Notes on Zion National Park: The walls of Zion Canyon soar more than 2,000 feet above the valley. Bands of limestone, sandstone, and lava in the strata point to the distant past. Greenery high in the cliff walls indicate the presence of water seepage or a spring. Erosion has left behind a collection of domes, fins, and blocky massifs bearing the names of cathedrals and temples, prophets and angels. Trails lead deep into side canyons and up narrow ledges to waterfalls, serene spring-fed pools, and shaded spots of solitude. So diverse is this place that 85% of Utah’s flora and fauna species are found here. Some, like the tiny Zion snail, appear nowhere else in the world. The Colorado River helped create the Grand Canyon, while the Virgin River-the Colorado’s muddy progeny- carved Zion’s features.
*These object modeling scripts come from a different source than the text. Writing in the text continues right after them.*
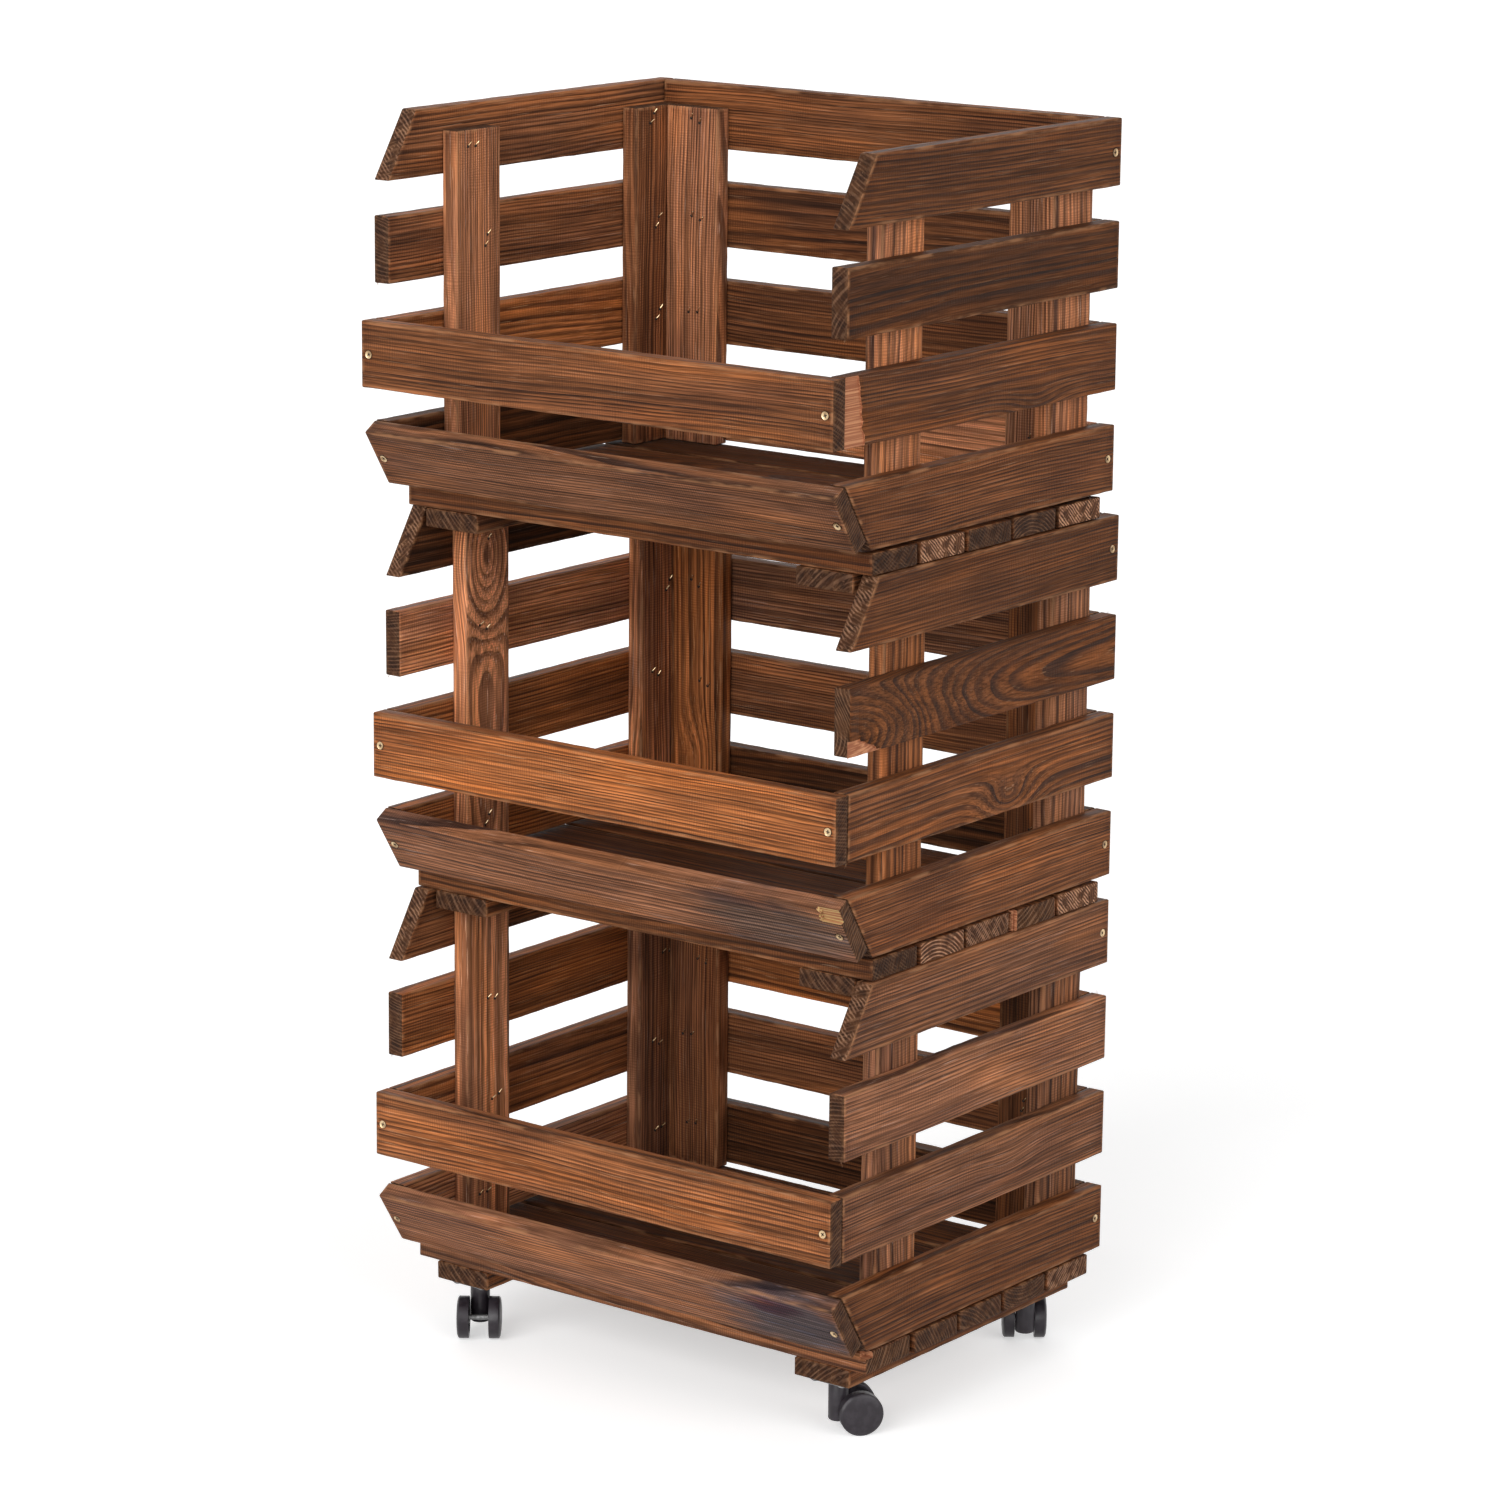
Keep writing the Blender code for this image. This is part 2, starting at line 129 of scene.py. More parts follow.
def sawn_board(name, length, width, thickness, slant=0, screws=()):
    """A board about the origin. A slant cuts its front end back by that length at the
    upper edge, or at the lower edge if it is negative. Screws sit in its upper face."""
    bpy.ops.mesh.primitive_cube_add(size=1, scale=(length, width, thickness))
    board = started(name)
    front = Vector((-width, slant, 0)).normalized()
    foot = Vector((-length / 2, -math.copysign(width / 2, slant), 0))
    if slant:
        bpy.ops.mesh.select_all(action="SELECT")
        bpy.ops.mesh.bisect(plane_co=foot, plane_no=front, use_fill=True, clear_outer=True)
    choose(board, "edges", lambda edge: abs((edge.verts[1].co - edge.verts[0].co).normalized().x) > 0.999)
    bpy.ops.mesh.subdivide(number_cuts=round(length / CUT_SPACING) - 1)
    ease_edges(EDGE_EASE, 2, 40)
    sides = [(X, length / 2), (front, front.dot(foot))]
    sides += [(side, size / 2) for side, size in ((Y, width), (-Y, width), (Z, thickness), (-Z, thickness))]
    for normal, _ in sides:
        choose(board, "faces", lambda face: face.normal.dot(normal) > 0.999)
        bpy.ops.mesh.inset(thickness=WEAR_REACH, use_even_offset=True)
    bpy.ops.object.mode_set(mode="OBJECT")
    for x, y in screws:
        bpy.ops.mesh.primitive_cone_add(
            vertices=24, radius1=SCREW_HOLE_RADIUS * SCREW_HOLE_BOTTOM_SHARE, radius2=SCREW_HOLE_RADIUS,
            depth=SCREW_HOLE_DEPTH, location=(x, y, thickness / 2 - SCREW_HOLE_DEPTH * 0.47))
        combine(board, bpy.context.object)
    mesh = board.data
    points = coordinates(mesh)
    gaps = np.array([offset - points @ np.array(normal) for normal, offset in sides])
    wear = np.clip(1 - (np.sort(gaps, axis=0)[1] - EDGE_EASE) / WEAR_REACH, 0, 1)
    ends = np.clip(1 - gaps[:2].min(axis=0) / END_REACH, 0, 1)
    keep(mesh, "surface", np.stack([wear, ends, 0 * wear], axis=1))
    cut = [max(face.normal.dot(X), face.normal.dot(front)) > 0.75 for face in mesh.polygons]
    keep(mesh, "end_grain", cut, "FACE")
    keep(mesh, "bare", np.zeros(len(mesh.polygons)), "FACE")
    pick(board)
    bpy.ops.object.shade_smooth_by_angle(angle=math.radians(50))
    return board


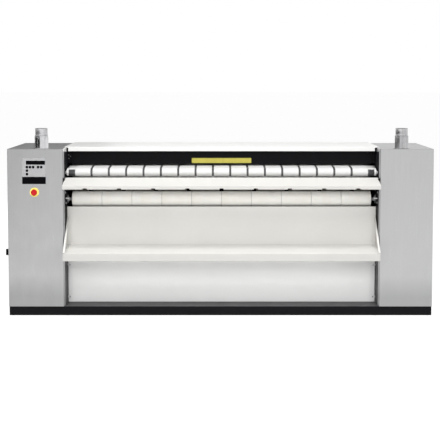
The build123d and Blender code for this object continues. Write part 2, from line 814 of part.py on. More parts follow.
def impeller(x, side):
    """A fan wheel: back disc, blades and front ring on a shaft."""
    half = impeller_width / 2
    disc_ends = sorted((x + side * half, x + side * (half - fan_wall)))
    wheel = rod_x(impeller_radius, disc_ends[0], disc_ends[1], fan_y, fan_z)
    ring_ends = sorted((x - side * half, x - side * (half - fan_wall)))
    ring = rod_x(impeller_radius, ring_ends[0], ring_ends[1], fan_y, fan_z)
    ring -= rod_x(impeller_eye, ring_ends[0] - cut, ring_ends[1] + cut, fan_y, fan_z)
    wheel += ring
    hub = sorted((x + side * (half - fan_hub_length), x + side * half))
    wheel += rod_x(fan_hub_radius, hub[0], hub[1], fan_y, fan_z)
    shaft_tip = x + side * (fan_width / 2 + fan_motor_length - fan_shaft_end)
    shaft = sorted((x + side * (half - fan_hub_length), shaft_tip))
    wheel += rod_x(fan_shaft_radius, shaft[0], shaft[1], fan_y, fan_z)
    middle = impeller_radius - blade_tip_gap - blade_length / 2
    blade = Box(impeller_width - fan_wall, blade_thickness, blade_length)
    for index in range(blade_count):
        turned = Pos(x, fan_y, fan_z) * Rot(360.0 * index / blade_count, 0, 0)
        wheel += turned * Pos(0, 0, middle) * Rot(blade_tilt, 0, 0) * blade
    return wheel


def make_fans():
    """One extraction fan in each cabinet, under its flue."""
    left = fan_housing(flue_left_x, opening_left, -1)
    right = fan_housing(flue_right_x, opening_right, 1)
    save("fan_housings", *left, *right)
    save("left_fan_impeller", impeller(flue_left_x, -1))
    save("right_fan_impeller", impeller(flue_right_x, 1))


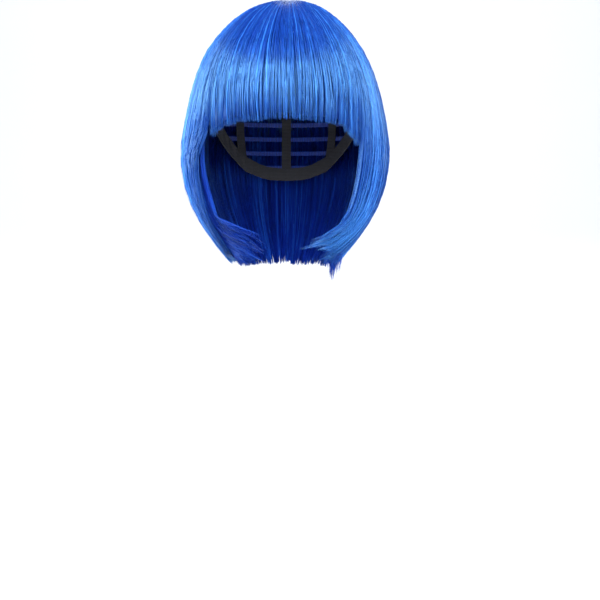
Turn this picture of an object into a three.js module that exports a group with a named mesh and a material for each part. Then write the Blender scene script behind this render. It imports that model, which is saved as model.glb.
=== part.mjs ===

There are only two trails which are handicap accessible, the Pa’rus Trail and the Riverside Walk. We started down the Pa’rus Trail which is at the base of the canyon and knowing we had limited time to spend at Zion, we opted to forego this Trail and head up to Riverside Walk. We drove the RV to The Lodge and picked up the shuttle from here. The shuttle had limited seats as they removed every other seat from the shuttle in a staggered pattern. Masks were required as well.
Once we got to the top, I took a few pictures of the kids and then we agreed on a time Betsie and Eli needed to meet us back as we still had a drive ahead of us. Will, Anna Cate and I walked slowly the entire Riverside Walk which delivers you to the gateway of the canyon’s Narrows. I wish we could have gone further and seen more as the views were incredible, but due both to lack of time and it not being accessible to all, we could not. This is one of the many parts about having a disability that is hard and often times frustrating (and why we often have to divide our time); however, we always try to find the silver lining.
The silver lining today was Anna Cate walked 1.79 miles herself to the end of the Riverside Walk!!!! I couldn’t believe it. She had a smile the whole time and was ha-ha-ing to everyone who walked passed her. On the return walk, she caught a ride on dad for portions of the way back. We think in total she walked 2.7 miles of the 3.58 (roundtrip)!!!! Talk about a memory for the books!
After Zion we picked Pawley up and started our journey to Heber City, Utah which was just under a five hour drive. The drive was beautiful as the landscape was breathtaking. I never thought we would like Utah as much as we have and we all have said how we want to come back! Each town in Utah we loved and Heber City was no exception.
We pulled into the Mountain Valley RV Resort around 8:20 pm. The views, our site, the bath houses, everything was top notch! It was simply a gorgeous RV Resort. We enjoyed dinner outside and for the first time had to wear sweatshirts and some of us had blankets on our legs too! It was a great evening. Our neighbors were really nice and they used to live in Midlothian! They have retired to Eden, Utah which she promised me I would love. Another place to put on the list! Utah has really been a huge hit for us!!!!
It was a late night, but we were having so much fun and knew we could sleep in a little bit later in the morning! I apologize for the late post today; however, when you hear about our day we had today, tomorrow it will all make sense. Plus the cell coverage has been spotty lately!
4 thoughts on “Day Twenty-Two: Zion National Park and Our Drive to Heber City, Utah”
Way to go Anna Cate! The Millers love Zion and Utah too. Hugs to you all. 😍
Maybe we can all meet here again one day!!!
I’m glad you had a taste of Zion! It is amazing. When you plan your return trip ;-), be sure to allow plenty of time to include Bryce Canyon, which is one of my favorite places in the world. It’s truly a fairyland. Utah (along with some “nearby” places in Arizona is incredibly diverse and breathtaking.
By the way, an important note – dogs are not allowed on any trails in the National Parks.
P.S. For your return trip – and for others who will want to visit this amazing area: If you drive from west to east from Zion (or vice versa, of course), you will be traveling through a tunnel and encounter some serious switchbacks. When we traveled that route in our smaller RV (36′), we had to book reservations to go through the tunnel (and back then it was $20.00 or so) to have a ranger close the tunnel in both directions so that we could travel the center lane due to the low clearances!